PBB: Setengah Populasi Dunia Ada dalam Zona Bahaya Krisis Iklim

Penulis : Kennial Laia

Perubahan Iklim

Selasa, 19 Juli 2022

Editor : Sandy Indra Pratama

BETAHITA.ID -  Sekretaris Jenderal Perserikatan Bangsa-Bangsa (PBB) António Guterres mengatakan, bencana kebakaran hutan dan gelombang panas di seluruh dunia menunjukkan bahwa umat manusia sedang menghadapi “bunuh diri kolektif”. Di saat bersamaan, pemerintah juga tengah berjuang untuk melindungi orang dari dampak panas yang ekstrem.

Pernyataan tersebut disampaikan Guterres kepada para menteri dari 40 negara yang bertemu untuk membahas krisis iklim di Berlin, Jerman, Senin, 18 Juli 2022.

“Setengah dari umat manusia berada di zona bahaya, dari banjir, kekeringan, badai ekstrem, dan kebakaran hutan. Tidak ada bangsa yang kebal. Namun kami terus memberi makan kecanduan bahan bakar fosil kami.”

Dia menambahkan: “Kita punya pilihan. Tindakan kolektif atau bunuh diri kolektif. Itu ada di tangan kita.”

Sekretaris Jenderal Perserikatan Bangsa-Bangsa Antonio Guterres. Foto: United Nations.

Pada akhir pekan ini kebakaran hutan terjadi di seluruh Eropa dan Amerika Utara. Di Amerika Selatan, situs arkeologi Macchu Picchu terancam si jago merahSementara itu, panas ekstrem telah memecahkan rekor di seluruh dunia dalam beberapa bulan terakhir.

Gelombang panas melanda India dan Asia Selatan, kekeringan telah menghancurkan sebagian Afrika, dan gelombang panas yang belum pernah terjadi sebelumnya di kedua kutub secara bersamaan mengejutkan para ilmuwan di bulan Maret.

Pertemuan para menteri di Berlin merupakan konferensi iklim dua hari yang dikenal sebagai Petersberg Climate Dialogue. Agendanya membahas cuaca ekstrem, serta melonjaknya harga bahan bakar fosil dan makanan, serta dampak krisis iklim.

Pertemuan itu, yang diadakan setiap tahun selama 13 tahun terakhir oleh pemerintah Jerman, menandai salah satu peluang terakhir untuk menuntaskan kesepakatan di antara negara-negara kunci sebelum KTT iklim Cop27 PBB di Mesir November ini.

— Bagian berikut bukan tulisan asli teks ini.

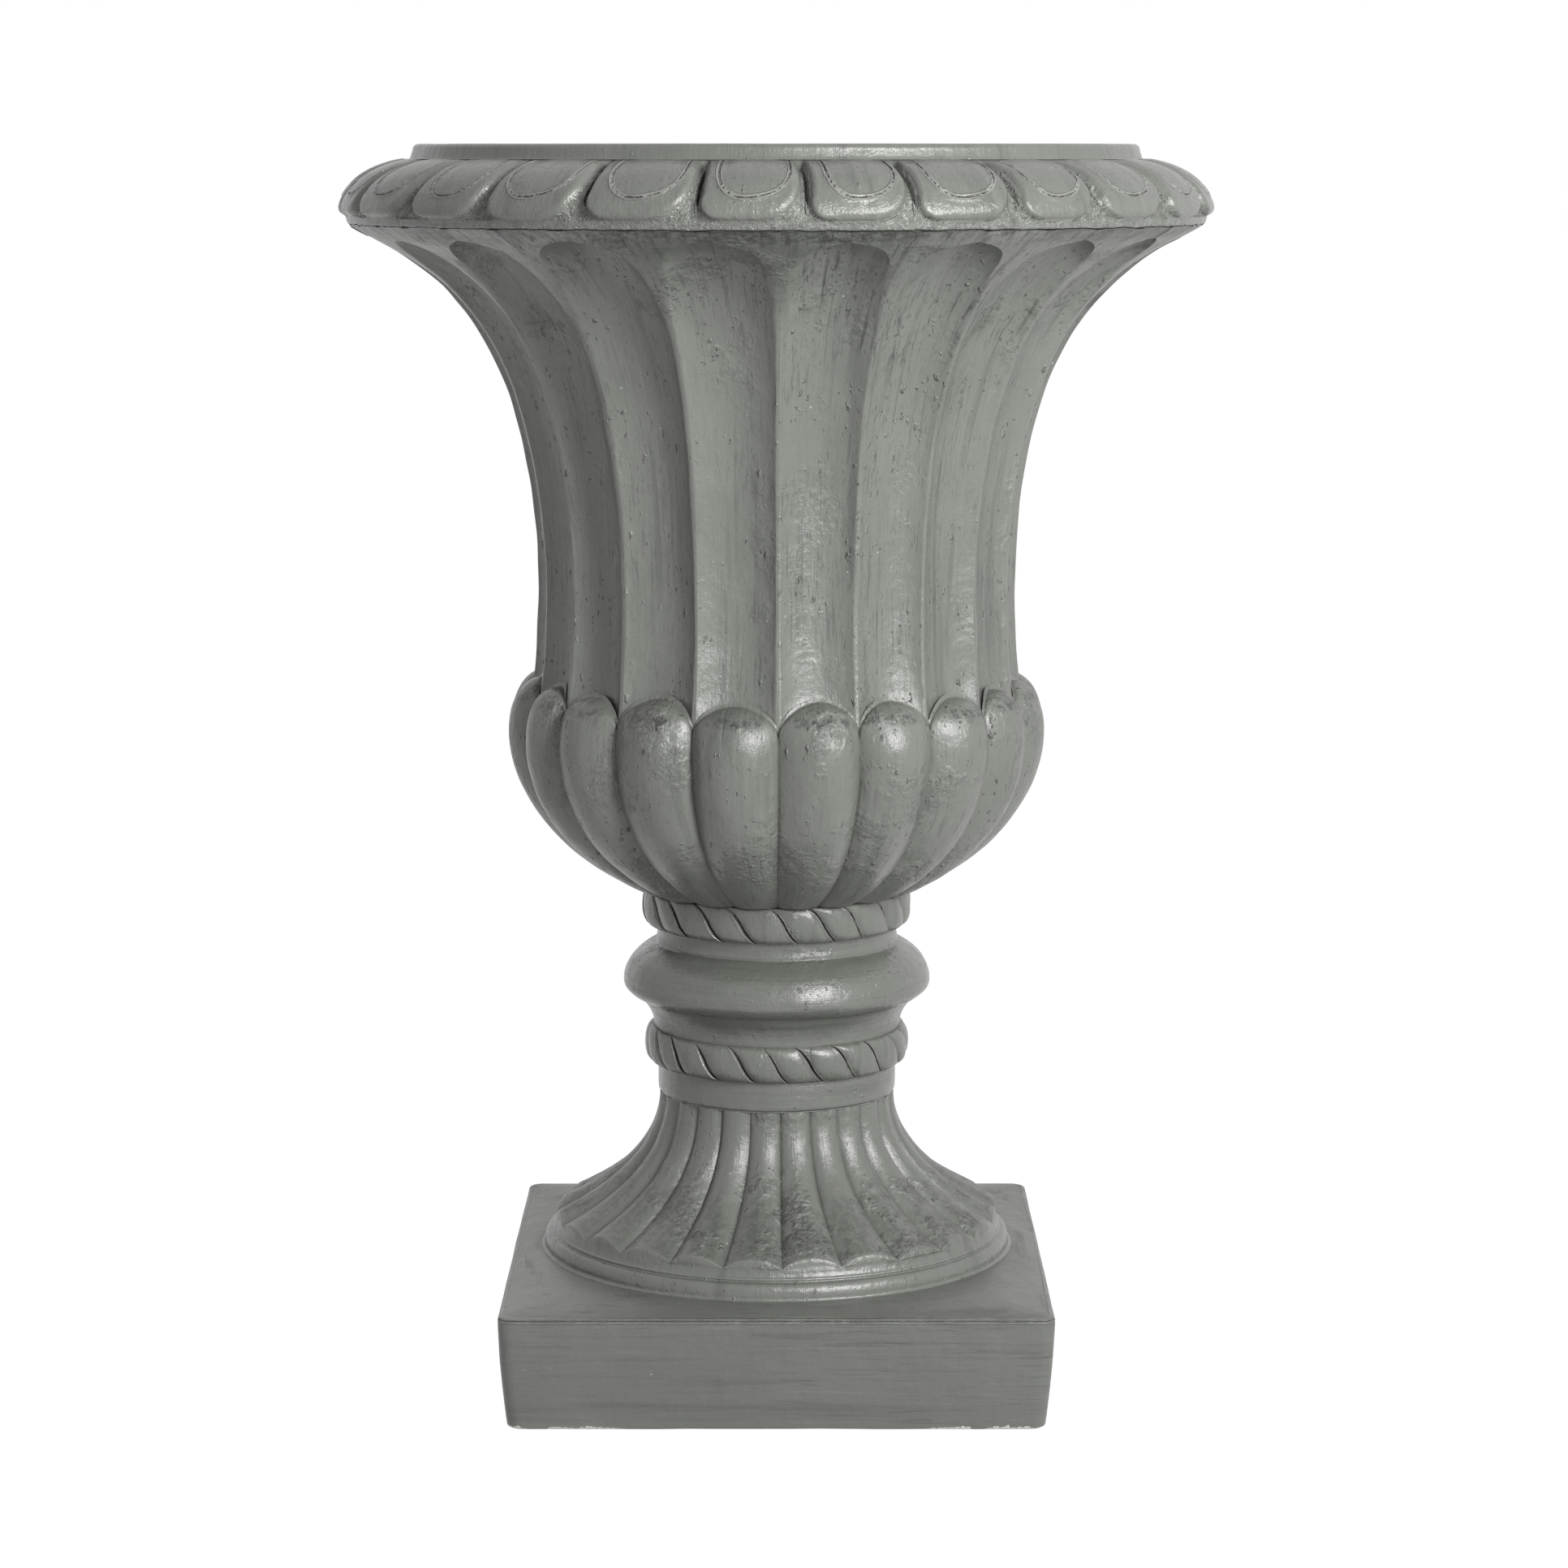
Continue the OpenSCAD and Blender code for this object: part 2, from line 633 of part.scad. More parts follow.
module bowl() {
  columns = ring_columns(flutes, flute_columns);
  inner_r = bowl_r - lobe_depth - bowl_wall;
  inner_h = belly_z - floor_z;
  color(stone)
    difference() {
      ring_solid(concat(
        [
          flat_ring(columns, stem_spigot_r, bowl_z0 - spigot_h),
          flat_ring(columns, stem_spigot_r, bowl_z0)
        ],
        [for (t = bowl_steps) [for (c = columns) around(c[0], lobe_point(t, c[1]))]],
        [[for (c = columns) let (z = mix(belly_z, bowl_seat_z, 0.5)) around(c[0], [head_r(c[1], z), z])]],
        [head_ring(columns, 0), head_ring(columns, 0.6), head_ring(columns, 1)],
        [socket_ring(columns, 1), socket_ring(columns, 0)],
        [flat_ring(columns, bell_spigot_r + socket_margin, bowl_seat_z)]
      ));
      bore(bell_spigot_r + spigot_clear, bell_z0 - spigot_h - spigot_clear, bowl_seat_z + over);
      rotate_extrude()
        polygon(concat(
          [[0, floor_z], [mix(0, inner_r, 0.42), floor_z]],
          [for (a = [64, 48, 32, 16, 0]) [inner_r * cos(a), belly_z - inner_h * sin(a)]],
          [[bell_base_bore_r, belly_z + shoulder_h], [bell_base_bore_r, bowl_seat_z + over]],
          [[0, bowl_seat_z + over]]
        ));
      bore(core_r, bowl_z0 - spigot_h - over, bowl_z0);
      bore(rod_r + rod_clear, bowl_z0 - over, floor_z + over);
      translate([drain_offset, 0, 0])
        bore(sleeve_r, bowl_z0 - over, floor_z + over);
    }
}

// Rim: tongues laid over a rounded roll, with a plain lip below and a collar above
roll_core_in = 7;
roll_core_r = collar_r - roll_core_in;
roll_end = acos((collar_r - roll_core_r) / (rim_r - roll_core_r));
tongue_turn = -2 - 180 / tongues;
roll_steps = [0, 0.05, 0.13, 0.25, 0.34, 0.55, 0.8, 1];
collar_round = 4;
collar_chamfer = 3;
lip_in = 0.5;

// Share of the full relief: a raised border, an incised line and a dome inside it
function tongue(share, t) =
  let (
    v = abs(2 * share - 1),
    low = max(0, 1 - t / 0.16),
    d = sqrt(pow(v, 4) + pow(low, 4)),
    dome = t < 0.27 ? 0.95 : 1.05
  )
  t >= 1 ? 1
  : d > 0.9 ? 0
  : t > 0.2 && v > 0.55 && v < 0.68 ? 0.6
  : v < 0.55 ? dome
  : 1;
function roll_point(t, share) =
  let (
    angle = roll_end * t,
    n = [cos(angle), sin(angle)],
    full = rim_r - roll_core_r,
    p = [roll_core_r + full * cos(angle), roll_z0 + rim_roll_h * sin(angle) / sin(roll_end)]
  ) p - (1 - tongue(share, t)) * tongue_relief * n;

module rim() {
  columns = ring_columns(tongues, tongue_columns, tongue_turn);
  lip_r = rim_r - tongue_relief;
  color(stone)
    difference() {
      ring_solid(concat(
        [
          flat_ring(columns, rim_spigot_r, rim_z0 - spigot_h),
          flat_ring(columns, rim_spigot_r, rim_z0),
          flat_ring(columns, lip_r - lip_in, rim_z0)
        ],
        [for (t = roll_steps) [for (c = columns) around(c[0], roll_point(t, c[1]))]],
        [
          flat_ring(columns, collar_r, mix(collar_z0, collar_z1, 0.05)),
          flat_ring(columns, collar_r, collar_z1 - collar_round),
          flat_ring(columns, collar_r - 0.3 * collar_round, collar_z1 - 0.3 * collar_round),
          flat_ring(columns, collar_r - collar_round, collar_z1)
        ]
      ));
      bore(mouth_r, rim_z0 - spigot_h - over, collar_z1 + over);
      translate([0, 0, collar_z1 - collar_chamfer])
        cylinder(r1 = mouth_r, r2 = mouth_r + collar_chamfer + over, h = collar_chamfer + over);
    }
}

// Bedding compound in each joint, set back from the outside
bed_in = 1;
module bed(r_out, r_in, z0) {
  color(bedding)
    ring(r_out, r_in, z0, bed_t);
}

module foot_bed() {
  bed(foot_ring_r - bed_inset, foot_boss_r + 2 * bed_inset, seat_z);
}

module stem_bed() {
  bed(foot_neck_r - foot_reed_depth * 0.4 - bed_inset, stem_spigot_r + bed_in, foot_z1);
}

module bowl_bed() {
  bed(rope_seat_r - bed_inset, stem_spigot_r + bed_in, stem_z1);
}

module bell_bed() {
  bed(bell_base_r - flute_depth - bed_in, bell_spigot_r + bed_in, bowl_seat_z);
}

module rim_bed() {
  bed(bell_lip_r - bed_inset, rim_spigot_r + 2 * bed_inset, bell_z1);
}

// Tie rod and its fasteners
module tie_rod() {
  color(steel)
    bore(rod_r, rod_z0, rod_z1);
}

module nut(z0) {
  color(steel)
    translate([0, 0, z0])
      difference() {
        cylinder(r = nut_flats / 2 / cos(30), h = nut_h, $fn = 6);
        translate([0, 0, -over])
          cylinder(r = rod_r, h = nut_h + 2 * over);
      }
}

module top_nut() {
  nut(top_nut_z);
}

module bottom_nut() {
  nut(bottom_nut_z);
}

module top_washer() {
  color(steel)
    ring(washer_r, rod_r + rod_clear, top_washer_z, washer_t);
}

module bottom_washer() {
  color(steel)
    ring(washer_r, rod_r + rod_clear, bottom_washer_z, washer_t);
}

// Split ring, cut through on one side
lock_washer_gap = 1.2;

module lock_washer() {
  lock_washer_r = nut_flats / 2;
  color(steel)
    difference() {
      ring(lock_washer_r, rod_r + rod_clear / 2, lock_washer_z, lock_washer_t);
      translate([0, -lock_washer_gap / 2, lock_washer_z - over])
        cube([lock_washer_r + over, lock_washer_gap, lock_washer_t + 2 * over]);
    }
}

module sealing_washer() {
  color(rubber)
    ring(washer_r, rod_r, seal_z, seal_t);
}

// Bar across the passage, which leaves both sides open for the water
module clamp_bar() {
  color(steel)
    difference() {
      translate([-clamp_bar_l / 2, -clamp_bar_w / 2, clamp_bar_z])
        cube([clamp_bar_l, clamp_bar_w, clamp_bar_t]);
      bore(rod_r + rod_clear, clamp_bar_z - over, slab_z + over);
    }
}

// Drain: a flanged sleeve through the floor and a plug that lifts out
module drain_sleeve() {
  sleeve_z0 = bowl_z0 - sleeve_drip;
  color(rubber)
    translate([drain_offset, 0, 0])
      difference() {
        union() {
          bore(sleeve_r, sleeve_z0, sleeve_top_z);
          bore(sleeve_flange_r, floor_z, sleeve_top_z);
        }
        bore(drain_r, sleeve_z0 - over, sleeve_top_z + over);
      }
}

module drain_plug() {
  ring_z = sleeve_top_z + plug_head_h + plug_ring_r;
  color(rubber)
    translate([drain_offset, 0, 0])
      union() {
        bore(drain_r - plug_clear, sleeve_top_z - plug_l, sleeve_top_z);
        bore(plug_head_r, sleeve_top_z, sleeve_top_z + plug_head_h);
        translate([0, 0, ring_z])
          rotate([90, 0, 0])
            rotate_extrude()
              translate([plug_ring_r, 0])
                circle(r = plug_ring_t / 2, $fn = 24);
      }
}

plinth();
foot();
stem();
lower_rope();
upper_rope();
bowl();
bell();
rim();
foot_bed();
stem_bed();
bowl_bed();
bell_bed();
rim_bed();
tie_rod();
top_nut();
top_washer();
sealing_washer();
clamp_bar();
bottom_washer();
lock_washer();
bottom_nut();
drain_sleeve();
drain_plug();
pad(-1, -1);  // front_left_pad
pad(1, -1);  // front_right_pad
pad(-1, 1);  // rear_left_pad
pad(1, 1);  // rear_right_pad
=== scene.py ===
import math

import bpy
import numpy as np
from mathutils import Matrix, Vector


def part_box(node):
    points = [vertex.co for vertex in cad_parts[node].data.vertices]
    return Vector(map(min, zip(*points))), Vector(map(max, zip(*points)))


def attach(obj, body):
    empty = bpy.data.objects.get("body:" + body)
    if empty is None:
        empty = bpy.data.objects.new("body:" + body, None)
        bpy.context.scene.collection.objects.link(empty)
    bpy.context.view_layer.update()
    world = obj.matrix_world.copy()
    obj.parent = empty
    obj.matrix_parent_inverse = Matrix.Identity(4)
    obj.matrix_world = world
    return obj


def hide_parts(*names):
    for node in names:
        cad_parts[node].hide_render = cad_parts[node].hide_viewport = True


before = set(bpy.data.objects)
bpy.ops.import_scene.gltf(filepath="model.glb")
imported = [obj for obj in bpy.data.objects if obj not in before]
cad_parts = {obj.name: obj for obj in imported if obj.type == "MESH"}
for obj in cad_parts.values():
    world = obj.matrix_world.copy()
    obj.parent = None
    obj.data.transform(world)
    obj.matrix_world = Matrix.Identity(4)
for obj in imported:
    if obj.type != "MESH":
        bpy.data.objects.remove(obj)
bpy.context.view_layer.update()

# Shapes are in millimetres and degrees. Angles start at the front (-Y) and run towards +X.
# Textures, lights and the camera are in metres.
MM = 0.001


def bottom(node):
    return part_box(node)[0].z / MM


def top(node):
    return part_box(node)[1].z / MM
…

Di Cop26, negara-negara sepakat untuk membatasi pemanasan global hingga 1,5C di atas tingkat pra-industri. Namun komitmen yang mereka buat masih belum memadai. Tahun ini semua negara sepakat untuk membuat rencana nasional yang lebih baik untuk mengurangi emisi gas rumah kaca, yang dikenal sebagai Nationally Determined Contributions (NDC).

Frans Timmermans, wakil presiden Komisi Eropa, yang memimpin blok Uni Eropa pada pembicaraan iklim PBB, tidak berharap banyak dalam konferensi tersebut.

“Terus terang, saat ini saya tidak melihat banyak NDC baru,” katanya, seperti dikutip Guardian. Namun dia menyebut Australia, dengan pemerintah barunya, sebagai pengecualian yang langka.

Sameh Shoukry, menteri luar negeri Mesir dan presiden Cop27, akan menghadiri pembicaraan Berlin minggu ini. Namun kehadirannya akan dibayangi oleh kekhawatiran atas NDC yang baru-baru ini diajukan Mesir.

Rencana tersebut mengecewakan banyak pengamat, yang mengharapkan tingkat ambisi yang jauh lebih besar, untuk memberi contoh bagi negara-negara berkembang lainnya.

Guterres juga dengan tajam mengkritik “bank pembangunan multilateral”, lembaga termasuk Bank Dunia yang didanai oleh pembayar pajak di dunia kaya untuk memberikan bantuan kepada negara-negara miskin. 

Dia mengatakan pendanaan oleh lembaga keuangan tersebut tidak sesuai tujuan, yang seharusnya ditujukan untuk penanganan krisis iklim. Guterres mendesak adanya reformasi.

“Sebagai pemegang saham bank pembangunan multilateral, negara-negara maju harus menuntut pengiriman segera dari investasi dan bantuan yang diperlukan untuk memperluas energi terbarukan dan membangun ketahanan iklim di negara-negara berkembang," kata Guterres. 

"Tuntut agar bank-bank ini sesuai tujuan. Tuntut agar mereka mengubah kerangka kerja dan kebijakan mereka yang lelah untuk mengambil lebih banyak risiko. Mari tunjukkan kepada negara berkembang bahwa mereka dapat mengandalkan mitra mereka, tegasnya.